= Required task =
Collect every line that includes the string "context".
'''
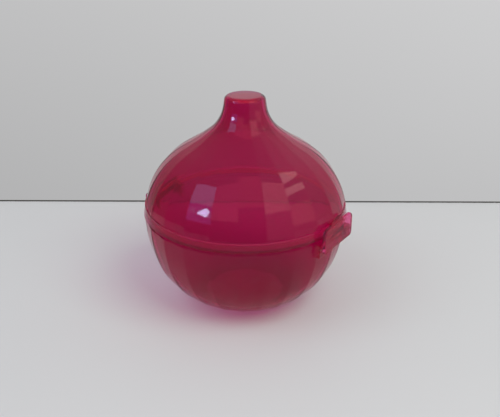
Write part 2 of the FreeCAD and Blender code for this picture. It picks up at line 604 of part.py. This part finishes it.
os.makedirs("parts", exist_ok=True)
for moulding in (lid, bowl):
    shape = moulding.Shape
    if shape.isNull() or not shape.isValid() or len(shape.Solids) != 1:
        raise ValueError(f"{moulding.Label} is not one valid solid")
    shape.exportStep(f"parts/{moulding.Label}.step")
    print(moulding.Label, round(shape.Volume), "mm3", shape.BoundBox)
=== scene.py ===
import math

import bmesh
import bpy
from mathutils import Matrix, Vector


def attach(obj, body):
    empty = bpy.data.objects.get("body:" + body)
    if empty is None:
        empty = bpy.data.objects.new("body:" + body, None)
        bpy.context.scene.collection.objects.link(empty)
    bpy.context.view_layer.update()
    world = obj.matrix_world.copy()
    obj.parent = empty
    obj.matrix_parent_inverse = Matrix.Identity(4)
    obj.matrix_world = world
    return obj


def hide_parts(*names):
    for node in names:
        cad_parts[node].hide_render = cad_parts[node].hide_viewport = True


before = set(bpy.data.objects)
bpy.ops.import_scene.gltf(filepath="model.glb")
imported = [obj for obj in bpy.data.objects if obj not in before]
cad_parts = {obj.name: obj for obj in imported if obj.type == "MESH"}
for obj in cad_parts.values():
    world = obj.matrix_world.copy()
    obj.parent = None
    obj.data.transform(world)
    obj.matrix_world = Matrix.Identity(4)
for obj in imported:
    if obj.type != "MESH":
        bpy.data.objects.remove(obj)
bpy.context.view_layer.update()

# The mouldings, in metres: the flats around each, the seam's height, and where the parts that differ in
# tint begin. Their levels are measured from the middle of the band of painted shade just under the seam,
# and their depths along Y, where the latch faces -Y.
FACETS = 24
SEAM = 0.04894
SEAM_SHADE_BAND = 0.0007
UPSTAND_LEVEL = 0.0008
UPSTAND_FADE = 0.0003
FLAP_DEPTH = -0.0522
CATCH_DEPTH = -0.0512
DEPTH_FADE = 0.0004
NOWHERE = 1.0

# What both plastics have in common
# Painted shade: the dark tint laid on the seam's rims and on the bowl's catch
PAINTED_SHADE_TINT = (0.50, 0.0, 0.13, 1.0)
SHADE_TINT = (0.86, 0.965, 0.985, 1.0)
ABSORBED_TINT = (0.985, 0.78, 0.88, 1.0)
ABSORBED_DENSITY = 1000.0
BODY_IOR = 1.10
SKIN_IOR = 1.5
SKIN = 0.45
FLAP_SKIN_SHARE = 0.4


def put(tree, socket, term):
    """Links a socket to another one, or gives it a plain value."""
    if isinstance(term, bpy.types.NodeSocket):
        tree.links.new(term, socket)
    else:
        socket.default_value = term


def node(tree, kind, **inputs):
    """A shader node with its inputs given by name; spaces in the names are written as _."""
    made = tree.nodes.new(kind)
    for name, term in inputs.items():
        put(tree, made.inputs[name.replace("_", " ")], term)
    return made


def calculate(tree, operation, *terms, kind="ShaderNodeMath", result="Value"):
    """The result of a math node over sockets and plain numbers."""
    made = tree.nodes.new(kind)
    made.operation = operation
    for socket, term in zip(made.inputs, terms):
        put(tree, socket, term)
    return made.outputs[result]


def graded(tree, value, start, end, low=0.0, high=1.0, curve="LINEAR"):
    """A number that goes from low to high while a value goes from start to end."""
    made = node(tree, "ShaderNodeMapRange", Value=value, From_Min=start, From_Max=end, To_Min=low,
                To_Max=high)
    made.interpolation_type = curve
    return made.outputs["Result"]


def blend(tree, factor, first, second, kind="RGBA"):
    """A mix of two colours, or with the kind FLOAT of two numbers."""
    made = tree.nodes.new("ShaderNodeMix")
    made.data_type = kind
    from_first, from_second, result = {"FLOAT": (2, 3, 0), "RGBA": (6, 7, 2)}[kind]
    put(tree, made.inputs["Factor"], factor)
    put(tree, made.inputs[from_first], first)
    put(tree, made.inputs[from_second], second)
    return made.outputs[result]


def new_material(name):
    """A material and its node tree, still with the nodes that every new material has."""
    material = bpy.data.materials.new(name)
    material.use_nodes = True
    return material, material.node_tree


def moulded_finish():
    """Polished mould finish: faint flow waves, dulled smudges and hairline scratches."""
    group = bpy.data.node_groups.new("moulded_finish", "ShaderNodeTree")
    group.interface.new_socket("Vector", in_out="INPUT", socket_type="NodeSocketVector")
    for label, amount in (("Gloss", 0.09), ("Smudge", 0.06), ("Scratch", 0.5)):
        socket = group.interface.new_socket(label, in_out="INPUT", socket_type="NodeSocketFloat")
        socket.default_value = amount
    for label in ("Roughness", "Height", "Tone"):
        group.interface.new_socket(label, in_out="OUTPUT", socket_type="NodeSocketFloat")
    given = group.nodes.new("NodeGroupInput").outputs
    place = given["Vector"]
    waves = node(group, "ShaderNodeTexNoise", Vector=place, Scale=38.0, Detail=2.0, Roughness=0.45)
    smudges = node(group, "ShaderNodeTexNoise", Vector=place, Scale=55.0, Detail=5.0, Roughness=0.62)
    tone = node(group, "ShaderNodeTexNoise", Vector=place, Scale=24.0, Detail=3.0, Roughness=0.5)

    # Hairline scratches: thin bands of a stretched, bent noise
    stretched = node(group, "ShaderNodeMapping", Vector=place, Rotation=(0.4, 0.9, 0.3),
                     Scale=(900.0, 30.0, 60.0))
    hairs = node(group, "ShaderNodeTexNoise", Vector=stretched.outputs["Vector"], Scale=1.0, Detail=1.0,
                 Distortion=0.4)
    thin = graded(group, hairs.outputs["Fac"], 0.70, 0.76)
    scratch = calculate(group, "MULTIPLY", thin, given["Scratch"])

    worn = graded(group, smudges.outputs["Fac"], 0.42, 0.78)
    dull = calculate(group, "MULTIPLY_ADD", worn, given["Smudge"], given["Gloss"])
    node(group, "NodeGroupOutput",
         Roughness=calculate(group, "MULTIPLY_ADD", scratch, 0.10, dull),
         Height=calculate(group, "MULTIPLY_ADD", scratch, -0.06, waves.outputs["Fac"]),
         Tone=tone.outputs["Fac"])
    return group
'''
= Finished exercise =
        bpy.context.scene.collection.objects.link(empty)
    bpy.context.view_layer.update()
bpy.context.view_layer.update()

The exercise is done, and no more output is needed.